Conference Report
Aesthetic
Foundations, May 19-21, 2017
Wassard
Elea,
the refugium for artists and scholars, held its VIIth
International Wassard Elea Symposium,
in Ascea, focused on the theme of Aesthetic Foundations. The
contemporary diversification of aesthetics as applied to sport, film,
video games, food, and so on, has involved a confident and facile use
of such notions as aesthetic experience, aesthetic value, aesthetic
judgement and aesthetic pleasure. But this use in fact often belies
confusion about what these terms mean, or what we mean when we use
them. The question of what makes any kind of encounter or object a
particularly aesthetic one cuts to the heart of the discipline at its
most complex. This year’s symposium was dedicated to the analysis
of some core problems in aesthetics, such as the nature of aesthetic
experience, the link between the aesthetic and pleasure, the kinds of
objects that can rightly be called aesthetic, as well as the modality
of aesthetic judgements.
With
two intensive all-day sessions, the symposium was able to accommodate
eight presentations with commentaries and twelve discussants, coming
from Taiwan, Denmark, Germany, Spain, Sweden, USA and Canada.
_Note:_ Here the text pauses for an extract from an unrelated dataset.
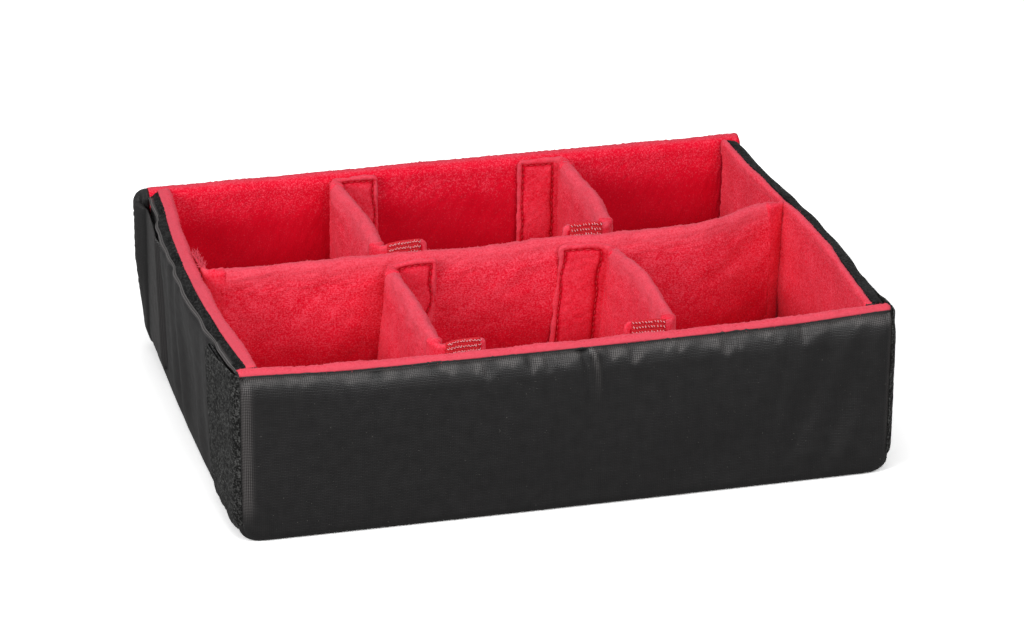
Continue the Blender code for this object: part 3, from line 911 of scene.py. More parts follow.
def make_walls():
    gathers = [(-x * MM, wide * MM, deep * MM) for x, wide, deep in FRONT_GATHERS]
    side = dict(creased=0.55 * MM, crease_size=13 * MM, steep=0.08, binding=True)
    walls = [
        Wall("front_wall", 11, hem_angle=49 * DEGREE, bow=3.0 * MM, sag=2.2 * MM, shoulder=2.2 * MM,
             roll=7.5 * MM, steep=0.44, slack=0.06, gathers=gathers, folds=front_folds, wear=front_highlight_and_shade),
        Wall("back_wall", 22, hem_angle=47 * DEGREE, sag=0.5 * MM, shoulder=1.5 * MM,
             longer=(3.6 * MM, -7.5 * MM), cap=(5.0 * MM, END_CAP), lining="shaded_back_fleece", uneven=0.10 * MM,
             pressed=0.5),
        Wall("left_wall", 33, hem_angle=14 * DEGREE, bow=6.0 * MM, square=3.0 * MM, longer=(2.0 * MM, 4.0 * MM),
             ridge=9.0 * MM, folds=ridge_folds, wear=ridge_highlight, **side),
        Wall("right_wall", 44, hem_angle=-25 * DEGREE, bow=4.0 * MM, square=4.4 * MM, longer=(0.0, 2.5 * MM),
             ridge=13 * MM, askew=7.5 * MM, calm=0.15, rubbed=0.15, **side),
    ]
    walls = {wall.name: wall for wall in walls}
    left = walls["left_wall"]
    left.flat_end = left.long / 2 - abs(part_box("front_left_flap")[1].y) + 6 * MM
    for wall in walls.values():
        make_wall(wall)
    return walls


# Base

def make_base():
    """The base's fleece, which dips a little between its edges, its nylon and its foam."""
    low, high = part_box("base_cover")
    hem, top = (corner.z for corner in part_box("base_lining"))
    long, half = high.x - low.x, (high.y - low.y) / 2
    slab = Slab(places(-long / 2, long / 2, 2.4 * MM), places(-half, half, 2.4 * MM),
                places(0, top, 1.3 * MM, (hem,)), 3 * MM)
    is_lining = slab.middles()[:, 2] > hem
    s, v = slab.drawn.T[:2]
    inside = above(long / 2 - np.abs(s), 0, 12) * above(half - np.abs(v), 0, 12)
    nap = 0.16 * MM * waves(slab.at, 1.6 * MM, 51)
    nap -= 0.25 * MM * inside * (1 + waves(slab.at, 25 * MM, 52)) / 2
    form = straight((0, 0), (1, 0))
    lining = make_piece("base_lining_cloth", form(*(slab.at + slab.facing * nap[:, None]).T),
                        slab.quads[is_lining], LOOKS["fleece"], FLEECE)
    dress(lining, "base", "fleece", "base_lining")
    cover = make_piece("base_cover_cloth", form(*slab.at.T), slab.quads[~is_lining], LOOKS["nylon"], NYLON,
                       np.column_stack([s, v]))
    dress(cover, "base", "nylon", "base_cover")
    inset = FOAM_INSET
    core = Slab(places(inset - long / 2, long / 2 - inset, 12 * MM),
                places(inset - half, half - inset, 12 * MM),
                places(inset, top - inset, 2 * MM), 0.5 * MM)
    make_core("base", form(*core.at.T), core.quads)


# Dividers

def cover_line(name):
    """The centre line of a divider's cover in plan, its greatest thickness, its foot and its top."""
    node = bpy.data.objects[f"{name}_cover"]
    tree = BVHTree.FromPolygons([v.co for v in node.data.vertices], [p.vertices for p in node.data.polygons])
    low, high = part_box(f"{name}_cover")
    run = 0 if high.x - low.x > high.y - low.y else 1
    across = 1 - run
    centres, thick = [], []
    for place in np.linspace(low[run] + 0.1 * MM, high[run] - 0.1 * MM, 90):
        faces = []
        for side, start in ((1, low[across] - 10 * MM), (-1, high[across] + 10 * MM)):
            origin, way = Vector((0, 0, (low.z + high.z) / 2)), Vector((0, 0, 0))
            origin[run], origin[across], way[across] = place, start, side
            faces.append(tree.ray_cast(origin, way)[0][across])
        point = [0, 0]
        point[run], point[across] = place, sum(faces) / 2
        centres.append(point)
        thick.append(abs(faces[1] - faces[0]))
    return np.array(centres), max(thick), low.z, high.z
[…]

A range
of approaches to the theme were represented, from a conceptual
analysis of the role of verdictive judgments in artistic appreciation
to a Nietzschean challenge to the primacy of pleasure in aesthetic
encounters. A number of papers sought to clarify the nature of
aesthetic experience, as, for instance, being characterized by
genuineness and authenticity; as being educative or formative at its
core; as being fundamentally interpretive; or as leading to harmony
and unity on a Deweyan model. As to what objects can be said to be
aesthetic, the range of responses was from (a) anything, to (b) works
of art only, and (c) design in particular. Design, it was suggested,
can best illustrate how aesthetic categories have changed due to
contemporary changes in production and media culture. A defense of
Adorno argued that only works of art are aesthetic objects, and
moreover that ugly art has an important role to play in social and
political critique. The issue of art’s autonomy or heteronomy, and
the distinction between aesthetic and artistic values produced lively
and, we hope, fruitful discussion for all participants.
The
organizers would like to thank all those who submitted papers, and to
the symposium’s contributors, for a successful event. Proceedings
of the symposium have been published in Wassard
Elea Rivista,
IV, nos. 3, 4, and V,1. The theme for the VIIIth
International Wassard Elea Symposium
is tentatively entitled “Taste, Bad Taste and Tastelessness”. A
call for papers is expected in the fall.